Love at the Ford Building

AOC's Michael McDonald is an IT specialist and amateur photographer who works at the Ford House Office Building.

For 10 years, I have walked through the doors of the 3rd Street entrance to the Ford House Office Building, never knowing that right outside those very same doors — 72 years ago — something happened that greatly influenced my life.

3rd street entrance to the Ford House Office Building
Louise and Robert Pearl met while working at the U.S. Census Bureau which occupied the Ford Building from 1940-1942.
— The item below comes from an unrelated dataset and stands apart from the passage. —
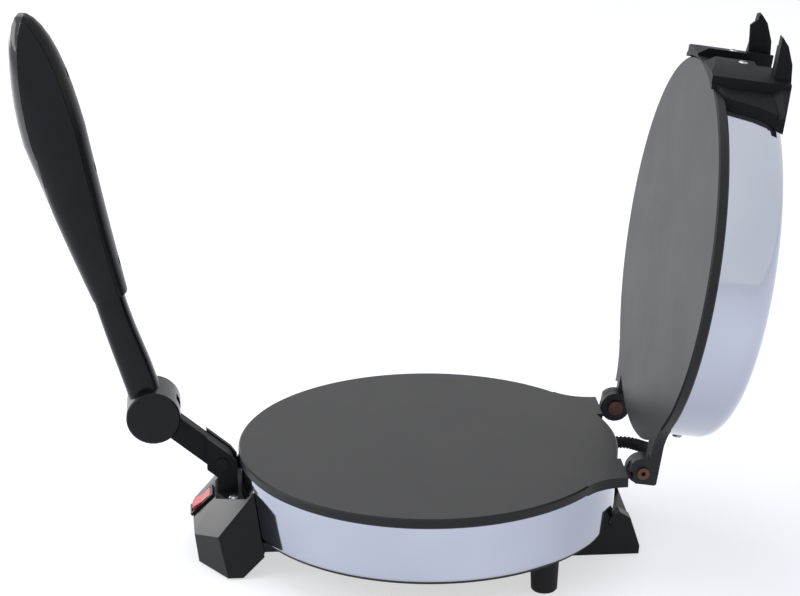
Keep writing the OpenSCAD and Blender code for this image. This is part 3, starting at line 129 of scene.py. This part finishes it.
def chromed_steel():
    # Deep-drawn steel sheet, polished and chrome plated: a bluish mirror with the faint long waves
    # of the drawing and hair-fine wiping marks.
    finish, tree, shader = new_finish("chromed_steel", Metallic=1.0)
    wave = object_pattern(tree, "ShaderNodeTexNoise", 60, 1.0)
    wipe = object_pattern(tree, "ShaderNodeTexNoise", 9, 6.0)
    tone = put(tree, "ShaderNodeValToRGB", *two_tones(wave, "#B2B7C5", "#BCC1CE"))
    skin(tree, shader, tone.outputs["Color"], wipe, (0.045, 0.1), (wave, 0.25, 0.08))
    return finish


def grained_phenolic(name, dark, light, rough_low, rough_high, shine=0.22):
    # Compression-moulded phenolic: near-black with a blue cast, a satin skin whose very fine grain
    # takes off part of the shine, and slightly duller patches where it is handled.
    finish, tree, shader = new_finish(name, IOR=1.5, Specular_IOR_Level=shine)
    cloud = object_pattern(tree, "ShaderNodeTexNoise", 25, 3.0)
    grain = object_pattern(tree, "ShaderNodeTexNoise", 0.5, 3.0)
    tone = put(tree, "ShaderNodeValToRGB", *two_tones(cloud, dark, light))
    skin(tree, shader, tone.outputs["Color"], cloud, (rough_low, rough_high), (grain, 0.3, 0.02))
    return finish


def glossy_moulding():
    # Polished tool surface on the grip's outer cap: piano black with a clear gloss.
    finish, tree, shader = new_finish("glossy_abs", Coat_Weight=0.6, Coat_Roughness=0.04, IOR=1.53)
    cloud = object_pattern(tree, "ShaderNodeTexNoise", 30, 2.0)
    tone = put(tree, "ShaderNodeValToRGB", *two_tones(cloud, "#0b0c10", "#101116"))
    skin(tree, shader, tone.outputs["Color"], cloud, (0.1, 0.16))
    return finish


def plated_metal(name, dark, light, roughness):
    # Turned and stamped fasteners with a thin plating: soft shine, with a fine brushed grain.
    finish, tree, shader = new_finish(name, Metallic=1.0)
    grain = object_pattern(tree, "ShaderNodeTexNoise", 1.2, 4.0)
    tone = put(tree, "ShaderNodeValToRGB", *two_tones(grain, dark, light))
    skin(tree, shader, tone.outputs["Color"], grain, (roughness - 0.08, roughness + 0.08))
    return finish


def matt_solid(name, dark, light, roughness, grain_mm, relief_mm, ior=1.5):
    # Rubber, fibre board, nylon and painted sheet: a mottled tone, a dull face and its own grain.
    finish, tree, shader = new_finish(name, IOR=ior)
    grain = object_pattern(tree, "ShaderNodeTexNoise", grain_mm, 4.0)
    tone = put(tree, "ShaderNodeValToRGB", *two_tones(grain, dark, light))
    skin(tree, shader, tone.outputs["Color"], grain, (roughness - 0.07, roughness + 0.07),
         (grain, 0.5, relief_mm))
    return finish


def red_rocker():
    # Translucent red polycarbonate over a lamp well: deep red with a bright clear gloss.
    finish, tree, shader = new_finish("red_polycarbonate", IOR=1.58, Coat_Weight=0.5, Coat_Roughness=0.05,
                                      Subsurface_Weight=0.15, Subsurface_Scale=0.002)
    cloud = object_pattern(tree, "ShaderNodeTexNoise", 6, 2.0)
    tone = put(tree, "ShaderNodeValToRGB", *two_tones(cloud, "#D01420", "#E8202C"))
    skin(tree, shader, tone.outputs["Color"], cloud, (0.16, 0.24))
    return finish


FINISHES = {
    "cast_plate": coated_cast_aluminium(),
    "chrome": chromed_steel(),
    "black_moulding": grained_phenolic("grained_phenolic", "#0e0f12", "#15161a", 0.27, 0.37),
    "gloss_cap": glossy_moulding(),
    "black_cover": matt_solid("black_stoved_paint", "#131313", "#1b1b1b", 0.5, 2.0, 0.02),
    "steel": plated_metal("zinc_plated_steel", "#8f9194", "#b4b6b9", 0.34),
    "black_oxide": plated_metal("blackened_steel", "#1b1b1d", "#2a2a2c", 0.42),
    "rivet": plated_metal("coppered_rivet_steel", "#4c3c35", "#6d5243", 0.4),
    "rubber": matt_solid("black_rubber", "#0c0c0d", "#141415", 0.72, 1.5, 0.03, 1.4),
    "heater": plated_metal("heat_stained_tube", "#4d443c", "#6e6257", 0.5),
    "mica": matt_solid("pressed_insulation_board", "#bdb6a4", "#d3ccba", 0.85, 3.0, 0.08),
    "shield": plated_metal("aluminised_sheet", "#a9abad", "#c6c8ca", 0.3),
    "nylon": matt_solid("natural_nylon", "#d6d3c6", "#e4e1d5", 0.45, 4.0, 0.02, 1.53),
    "switch_black": grained_phenolic("switch_body_nylon", "#0b0b0d", "#111114", 0.28, 0.38),
    "rocker_red": red_rocker(),
}

TEXTURED = grained_phenolic("textured_phenolic", "#0f1014", "#16171b", 0.48, 0.6, 0.17)
GRIP = grained_phenolic("polished_phenolic_grip", "#0f1116", "#15181f", 0.2, 0.28)
OWN_FINISH = {"handle_body": GRIP, "lid_bracket": TEXTURED, "lever_bracket": TEXTURED,
              "lever_strap": TEXTURED}

for part in frame["record"]["subparts"]:
    piece = nodes[part["node"]]
    piece.data.materials.clear()
    piece.data.materials.append(OWN_FINISH.get(part["node"], FINISHES[part["material_slot"]]))


def crease_group():
    """Welds the tessellated faces and shades smooth where they meet at under the crease angle."""
    group = bpy.data.node_groups.new("welded_creases", "GeometryNodeTree")
    group.interface.new_socket("Geometry", in_out="INPUT", socket_type="NodeSocketGeometry")
    group.interface.new_socket("Geometry", in_out="OUTPUT", socket_type="NodeSocketGeometry")
    given = put(group, "NodeGroupInput")
    weld = put(group, "GeometryNodeMergeByDistance", {"Distance": 0.004 * MM},
               {"Geometry": given.outputs["Geometry"]})
    faces = put(group, "GeometryNodeSetShadeSmooth", {"domain": "FACE", "Shade Smooth": True},
                {"Geometry": weld.outputs["Geometry"]})
    angle = put(group, "GeometryNodeInputMeshEdgeAngle")
    soft = put(group, "FunctionNodeCompare",
               {"data_type": "FLOAT", "operation": "LESS_THAN", "B": CREASE_ANGLE},
               {"A": angle.outputs["Unsigned Angle"]})
    edges = put(group, "GeometryNodeSetShadeSmooth", {"domain": "EDGE"},
                {"Geometry": faces.outputs["Geometry"], "Shade Smooth": soft.outputs["Result"]})
    put(group, "NodeGroupOutput", links={"Geometry": edges.outputs["Geometry"]})
    return group


CREASES = crease_group()


def dress(piece, edge_mm=0.0):
    """Smooth shading over round faces and, where asked, a small rounding along the sharp edges."""
    mesh = piece.data
    if "custom_normal" in mesh.attributes:
        mesh.attributes.remove(mesh.attributes["custom_normal"])
    mesh.shade_smooth()
    weld = piece.modifiers.new("creases", "NODES")
    weld.node_group = CREASES
    if edge_mm:
        edge = piece.modifiers.new("edge_rounding", "BEVEL")
        edge.width = edge_mm * MM
        edge.segments = 2
        edge.limit_method = "ANGLE"
        edge.angle_limit = CREASE_ANGLE
        edge.harden_normals = True


# Roundings of the moulded and cast edges, in millimetres
EDGE_ROUNDING = {"front_housing": 1.2, "lid_bracket": 0.5, "lever_bracket": 0.35,
                 "rear_foot": 0.6, "lower_plate": 0.2, "upper_plate": 0.2, "boss_caps": 0.25}
for name, piece in nodes.items():
    dress(piece, EDGE_ROUNDING.get(name, 0.0))


def add_mesh(name, points, faces, finish):
    """A mesh object with one material, linked to the scene."""
    mesh = bpy.data.meshes.new(name)
    mesh.from_pydata(points, [], faces)
    mesh.update()
    mesh.materials.append(finish)
    thing = bpy.data.objects.new(name, mesh)
    bpy.context.scene.collection.objects.link(thing)
    return thing


def conduit_route():
    """Points along the solid conduit: out of the base's rear wall, round, and into the lid's."""
    base_end = Vector((-17.768, 105.822, -12.4)) * MM
    base_dir = Vector((-0.1656, 0.9862, 0.0))
    lid_end = Vector((4.933, 135.537, 9.925)) * MM
    lid_dir = Vector((0.0475, -0.1556, -0.9867))
    sleeve_places = (0, 1.2, 3.2, 5.3)
    sleeve, bend_arm, bend_steps = 7.4 * MM, 18 * MM, 24
    start = base_end + base_dir * sleeve
    stop = lid_end + lid_dir * sleeve
    route = [base_end + base_dir * d * MM for d in sleeve_places]
    for i in range(bend_steps + 1):
        t = i / bend_steps
        s = 1 - t
        route.append(start * s ** 3 + (start + base_dir * bend_arm) * 3 * s * s * t
                     + (stop + lid_dir * bend_arm) * 3 * s * t * t + stop * t ** 3)
    route += [lid_end + lid_dir * d * MM for d in reversed(sleeve_places)]
    return np.array([list(p) for p in route])


def ribbed_conduit():
    """The ribbed rubber conduit between the base's and the lid's rear walls, plain at both ends."""
    path = conduit_route()
    run = np.concatenate([[0], np.cumsum(np.linalg.norm(np.diff(path, axis=0), axis=1))])
    length = run[-1]
    ribs, steps_per_rib, around = 24, 8, 40
    core_mm, rib_mm, diameter_mm = 3.0, 0.66, 7.32
    plain, fade_in, look = 3.2 * MM, 1.2 * MM, 1 * MM

    def point_at(place):
        return Vector([np.interp(place, run, path[:, axis]) for axis in range(3)])

    rings, side = [], Vector((0, 0, 1))
    for place in np.linspace(0, length, ribs * steps_per_rib + 1):
        here = point_at(place)
        along = (point_at(min(place + look, length)) - point_at(max(place - look, 0))).normalized()
        side = (side - along * side.dot(along)).normalized()
        other = along.cross(side)
        ribbed = min(max((min(place, length - place) - plain) / fade_in, 0), 1)
        wave = 0.5 - 0.5 * math.cos(2 * math.pi * ribs * (place - plain) / (length - 2 * plain))
        radius = (core_mm + rib_mm * ribbed * wave ** 0.6) * MM
        rings.append([here + (side * math.cos(a) + other * math.sin(a)) * radius
                      for a in np.linspace(0, 2 * math.pi, around, endpoint=False)])
    points = [p for ring in rings for p in ring]
    last = (len(rings) - 1) * around
    faces = []
    for ring in range(0, last, around):
        for a in range(around):
            b = (a + 1) % around
            faces.append((ring + a, ring + b, ring + around + b, ring + around + a))
    faces += [tuple(range(around))[::-1], tuple(last + a for a in range(around))]
    conduit = add_mesh("ribbed_conduit", points, faces, FINISHES["rubber"])
    conduit.data.shade_smooth()
    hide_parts("cable_conduit")
    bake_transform(conduit)


ribbed_conduit()


def background_rays(tree):
    """1 for camera, glossy and transmission rays, so that metal shows the same background."""
    ray = put(tree, "ShaderNodeLightPath")
    polish = put(tree, "ShaderNodeMath", {"operation": "MAXIMUM"},
                 {0: ray.outputs["Is Glossy Ray"], 1: ray.outputs["Is Transmission Ray"]})
    seen = put(tree, "ShaderNodeMath", {"operation": "MAXIMUM"},
               {0: ray.outputs["Is Camera Ray"], 1: polish.outputs[0]})
    return seen.outputs[0]


def build_floor():
    """A plain pale floor; the camera sees it as white, and it keeps the object's shadow."""
    finish, tree, shader = new_finish("pale_floor", Roughness=0.9, Specular_IOR_Level=0.0)
    shader.inputs["Base Color"].default_value = to_linear("#C2C4CA")
    glow = put(tree, "ShaderNodeEmission", {"Color": to_linear("#FFFFFF"), "Strength": 0.6})
    both = put(tree, "ShaderNodeAddShader", links={0: shader.outputs[0], 1: glow.outputs[0]})
    pick = put(tree, "ShaderNodeMixShader",
               links={0: background_rays(tree), 1: shader.outputs[0], 2: both.outputs[0]})
    tree.links.new(pick.outputs[0], tree.nodes["Material Output"].inputs["Surface"])
    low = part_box("front_pads")[0].z
    half = 6.0
    corners = [(-half, -half, low), (half, -half, low), (half, half, low), (-half, half, low)]
    add_mesh("floor", corners, [(0, 1, 2, 3)], finish)


def build_surround():
    """A plain white surround, which lights the object at a lower level than it is seen at."""
    world = bpy.data.worlds.new("studio_surround")
    bpy.context.scene.world = world
    world.use_nodes = True
    tree = world.node_tree
    tree.nodes.clear()
    lit = put(tree, "ShaderNodeBackground", {"Color": to_linear("#F2F4FF"), "Strength": 0.55})
    shown = put(tree, "ShaderNodeBackground", {"Color": to_linear("#FFFFFF"), "Strength": 1.0})
    pick = put(tree, "ShaderNodeMixShader",
               links={0: background_rays(tree), 1: lit.outputs[0], 2: shown.outputs[0]})
    put(tree, "ShaderNodeOutputWorld", links={"Surface": pick.outputs[0]})


def turn_to(holder, place, aim):
    """Puts a lamp or camera at a place, turned to its aim."""
    holder.location = place
    holder.rotation_euler = (Vector(aim) - Vector(place)).to_track_quat("-Z", "Y").to_euler()
    bpy.context.scene.collection.objects.link(holder)


def area_lamp(name, place, aim, size, power):
    """A soft box lamp at a place, turned to its aim."""
    lamp = bpy.data.lights.new(name, "AREA")
    lamp.shape = "RECTANGLE"
    lamp.size, lamp.size_y = size
    lamp.energy = power
    turn_to(bpy.data.objects.new(name, lamp), place, aim)


build_floor()
build_surround()
area_lamp("overhead_softbox", (-0.5, -0.3, 1.5), (0, 0, 0), (1.4, 1.4), 9)
area_lamp("back_left_softbox", (-0.94, -1.08, 0.39), (0, -0.1, 0), (0.9, 0.7), 7)
area_lamp("left_softbox", (0.1, -1.6, 0.7), (0, 0, 0.1), (1.0, 1.0), 8)


def place_camera():
    """The photograph's view: az 85.44, el 19.55, from 1.479 m."""
    data = bpy.data.cameras.new("camera")
    data.sensor_width = 36
    data.lens = 116.98
    data.clip_end = 30
    camera = bpy.data.objects.new("camera", data)
    turn_to(camera, (1.3894, -0.1272, 0.5837), (0, -0.01638, 0.08877))
    bpy.context.scene.camera = camera


place_camera()
bpy.context.scene.view_settings.view_transform = "Standard"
Then last year, as I was going through old family photos I discovered a small negative print of my father-in-law, Robert Pearl, proposing to my mother-in-law, Louise Pearl. Unfortunately, I never had the opportunity to meet my in-laws, they passed away before I married my wife in 2004. I was excited about finding these images so I wanted to restore them to a larger size. When I scanned the images I realized there was something very familiar about the vaulting in the ceiling behind the young couple in the first photograph.

The second photograph (pictured above) just confirmed my suspicions — you can clearly see the old hinges on the windows, and the distinctive brass railing and lantern behind Robert and Louise. My in-laws had in gotten engaged outside of the 3rd Street entrance to the Ford Building 62 years before I started working here!

Robert and Louise met in 1940 when they were both working on the 1940’s census as employees of the U.S. Census Bureau. In fact, the Census Bureau was the first tenant of the Ford Building, which occupied the facility from 1940-1942.

The couple married in 1941 and Robert served as a Lieutenant in the U.S. Navy during World War II. After the war, they settled in Washington, D.C. and my wife, Margie, was born nearly 20 years after these photos were taken. Robert eventually retired as a senior executive for the Commerce Department.

Now, I can’t enter through these same doors of the Ford Building without thinking of the young couple whose decision all those years ago had such a great impact on my own life. When I walk around the Ford Building, I sometimes wonder what else in the building looked the same to my in-law. It’s possible that young people working on Capitol Hill today could have children and grandchildren working in the exact same building — 70 years in the future!